“Write from the heart,” the experts say. Many thoughts come to my mind as I ponder the question “What do YOU think the future of Civil War History will be?” Regularly, excitement drives me to the library (or to the “dangerous action” of buying books), well-written articles thrill me, and my family has been exposed to rapturous moments when I’m “oversharing” about a new book or idea. Looking ahead and trying to predict where historiography might go in the next decades presents many positive aspects of research and perspective, but a dark cloud looms on the horizon. Perhaps I am only fear-mongering, but I must answer the question from the heart and share one of my concerns for the future of historical studies and education.
We are losing our respect for the past.
I know, that statement seems impossible. Every year new Civil War history books hit the shelves. Historical sites and battlefields are still visited with quiet awe. People spend hours researching their genealogy and enjoy sharing their connection to common soldiers or heroes from the 1860’s. And, of course, new scholars continue to join the ranks of historians researching, writing, and teaching the history of America’s most costly conflict. How is it possible that we are losing respect for the past?

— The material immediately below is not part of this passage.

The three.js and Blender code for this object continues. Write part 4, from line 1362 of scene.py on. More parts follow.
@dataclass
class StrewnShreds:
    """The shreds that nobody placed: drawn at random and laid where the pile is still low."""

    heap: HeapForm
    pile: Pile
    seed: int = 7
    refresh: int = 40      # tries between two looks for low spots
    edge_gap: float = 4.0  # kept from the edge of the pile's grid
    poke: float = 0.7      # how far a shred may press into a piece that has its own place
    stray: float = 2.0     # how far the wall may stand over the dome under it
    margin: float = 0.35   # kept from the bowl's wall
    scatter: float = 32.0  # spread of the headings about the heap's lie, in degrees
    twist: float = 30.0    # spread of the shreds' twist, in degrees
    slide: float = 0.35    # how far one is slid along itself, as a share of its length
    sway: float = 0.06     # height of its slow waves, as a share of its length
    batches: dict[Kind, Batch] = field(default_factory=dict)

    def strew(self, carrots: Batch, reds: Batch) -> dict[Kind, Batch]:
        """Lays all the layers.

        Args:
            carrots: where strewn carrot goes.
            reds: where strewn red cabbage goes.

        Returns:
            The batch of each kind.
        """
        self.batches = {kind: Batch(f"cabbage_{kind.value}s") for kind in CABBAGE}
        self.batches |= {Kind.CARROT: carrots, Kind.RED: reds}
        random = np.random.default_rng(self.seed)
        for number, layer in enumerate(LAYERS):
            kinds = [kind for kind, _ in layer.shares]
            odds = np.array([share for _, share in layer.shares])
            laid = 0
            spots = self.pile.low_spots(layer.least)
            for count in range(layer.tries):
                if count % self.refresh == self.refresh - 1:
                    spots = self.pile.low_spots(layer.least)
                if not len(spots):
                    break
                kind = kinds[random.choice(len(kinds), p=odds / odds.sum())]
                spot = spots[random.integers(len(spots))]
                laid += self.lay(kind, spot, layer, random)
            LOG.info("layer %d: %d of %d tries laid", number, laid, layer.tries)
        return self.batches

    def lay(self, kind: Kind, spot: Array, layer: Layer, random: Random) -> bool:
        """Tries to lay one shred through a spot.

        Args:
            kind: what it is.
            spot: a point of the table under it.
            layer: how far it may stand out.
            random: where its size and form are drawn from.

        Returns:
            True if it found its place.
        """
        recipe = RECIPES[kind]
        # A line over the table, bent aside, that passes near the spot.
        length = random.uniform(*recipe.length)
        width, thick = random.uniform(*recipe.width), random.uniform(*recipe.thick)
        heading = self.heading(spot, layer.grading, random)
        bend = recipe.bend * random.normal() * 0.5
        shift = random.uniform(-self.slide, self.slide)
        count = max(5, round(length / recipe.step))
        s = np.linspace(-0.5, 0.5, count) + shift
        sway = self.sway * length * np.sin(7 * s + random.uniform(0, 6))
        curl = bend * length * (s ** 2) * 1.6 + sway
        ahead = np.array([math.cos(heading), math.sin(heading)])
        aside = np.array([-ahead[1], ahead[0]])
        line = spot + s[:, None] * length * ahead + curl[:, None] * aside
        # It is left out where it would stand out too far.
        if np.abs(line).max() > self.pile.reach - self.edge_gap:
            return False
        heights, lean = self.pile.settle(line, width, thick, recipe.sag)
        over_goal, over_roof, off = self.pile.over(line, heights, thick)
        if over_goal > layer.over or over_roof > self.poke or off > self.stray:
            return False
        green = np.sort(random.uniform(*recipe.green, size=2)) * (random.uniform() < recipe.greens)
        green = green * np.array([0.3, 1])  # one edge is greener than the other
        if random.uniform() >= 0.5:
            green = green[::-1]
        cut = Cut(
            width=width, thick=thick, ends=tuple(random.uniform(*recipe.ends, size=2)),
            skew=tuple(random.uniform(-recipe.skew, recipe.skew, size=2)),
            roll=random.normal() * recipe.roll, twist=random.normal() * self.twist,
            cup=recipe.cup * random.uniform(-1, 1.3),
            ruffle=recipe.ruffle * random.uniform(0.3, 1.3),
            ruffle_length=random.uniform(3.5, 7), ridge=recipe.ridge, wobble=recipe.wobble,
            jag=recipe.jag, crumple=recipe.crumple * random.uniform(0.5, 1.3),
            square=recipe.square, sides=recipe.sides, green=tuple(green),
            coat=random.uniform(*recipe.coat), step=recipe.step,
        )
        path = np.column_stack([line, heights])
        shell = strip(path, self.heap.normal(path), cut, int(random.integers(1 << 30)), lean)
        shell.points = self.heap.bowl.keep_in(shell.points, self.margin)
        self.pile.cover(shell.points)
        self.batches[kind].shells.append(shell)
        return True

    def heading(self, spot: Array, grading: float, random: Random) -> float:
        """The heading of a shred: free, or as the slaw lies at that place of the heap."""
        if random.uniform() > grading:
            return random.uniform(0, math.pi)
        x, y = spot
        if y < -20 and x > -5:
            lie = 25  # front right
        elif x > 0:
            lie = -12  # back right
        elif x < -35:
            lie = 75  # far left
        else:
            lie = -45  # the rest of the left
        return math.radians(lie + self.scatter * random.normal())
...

First, it is becoming more challenging to understanding the thought processes of the mid-19th Century. Secondly, there is pressure to conform to various agendas. Thirdly, it is becoming acceptable – perhaps even expected – to apologize for the past.
Society changes. Historians know this, but do they chose to truly remember it? World history is the record of the rise and fall of empires, rulers, and various philosophies. (Certainly, some things remain constant – good and evil, for example.) Most people will agree that America has undergone many significant changes in the last century and a half. One significant – and often overlooked – area of change has been in the worldviews accepted by American society. In the mid-19th Century, faith – usually based in some denomination of Christianity – shaped their worldview. 20th and 21st Century society has diversified, and numerous worldviews have become accepted. This creates a challenge for historians whose worldviews may be vastly different from those promoted in the 1860’s. For example, can an atheistic researcher lay aside his/her philosophy to accept that religion and Judeo/Christian heritage played a major role in a Civil War soldier’s life? Or will he/she suppress those religious elements, forcing a primary source document to fit into a modern worldview?
Pressure to conform is commonplace in the modern world. From elementary school to college and the workplace, people are expected to follow rules. Some are for safety, others for control of the mind or actions. With the plethora of worldviews, numerous philosophies have also made their way into history studies and interpretations. While many of these research projects have valid goals fitting into a modern philosophy, it is wrong to impose that viewpoint on the people of the Civil War era, holding them up as a supposed example of an ideal they may not have espouse. Conversely, there are attempts to make historical figures or primary sources conform to what has been arbitrarily deemed socially or historiographically acceptable.
With diverse worldviews and pressure to conform, historians are in danger of surrendering their mission to understand and teach the past in its proper context. They begin to apologize for historical facts. Certainly, there were great wrongs – socially, ethically, morally, politically, perhaps even religiously – during the Civil War era, but why do we need to apologize to a modern and supposed “enlightened and diversified” audience? Historians should be able to make it clear they are not advocating in favor of the unsavory details of the past and wishing to re-institute them, but they must be allowed to research, write, and teach about those very events/ideas/actions. If they are not permitted to fully explore the past – seeking to discover what people thought and how it caused them to act – there will be a significant gap in our understanding and teaching. A gap caused by society’s demand for conformance and a complete rejection of 19th Century worldview lens as a way to put history in its correct framework.
Historians cannot make heroes of imperfect human beings. (And, let’s be honest, we’re all imperfect.) They must understand the flaws and the triumphs of historical figures. They must try to appreciate the worldviews, societal norms, and culture of the past – placing historical people and events in their proper setting.
Ironically, the 21st Century societal pressures to conform, apologize, and sweep aside awkward facts is imposing an “un-liberal” view on history. Historians should seek to understand the past in its context, not necessarily agreeing with the values and actions, but not apologizing. Historians are not judges. They should be discerning, but they must seek to understand why and what happened in the past.
One day, history will consume us, taking us into its record. Scholars in the future may scan our diaries, read our emails, and riffle through our clothes. Do we want them to accept and try to understand our thinking, our worldviews – humanism, atheism, Judeo-Christian, etc. etc. etc. – or do we want them to merely slap the most recent philosophy of the 23rd Century on their interpretation of us? Humbling thought, indeed.
We are losing our respect for the past as we research, write, and teach history through modern worldview lenses, as we bend to the pressure to making history acceptable to 21st Century “sensibilities,” as we apologize rather than seek to understand. This is a battle. Every generation of historians has a choice. If history continues to be conformed, suppressed, and viewed through lenses far different than those accepted when it was first enacted, we will lose the ability to learn anything except a modern agenda. And if we cannot learn from the true triumphs and mistakes of the past where will we be?
The answer chills my heart: blindly educated.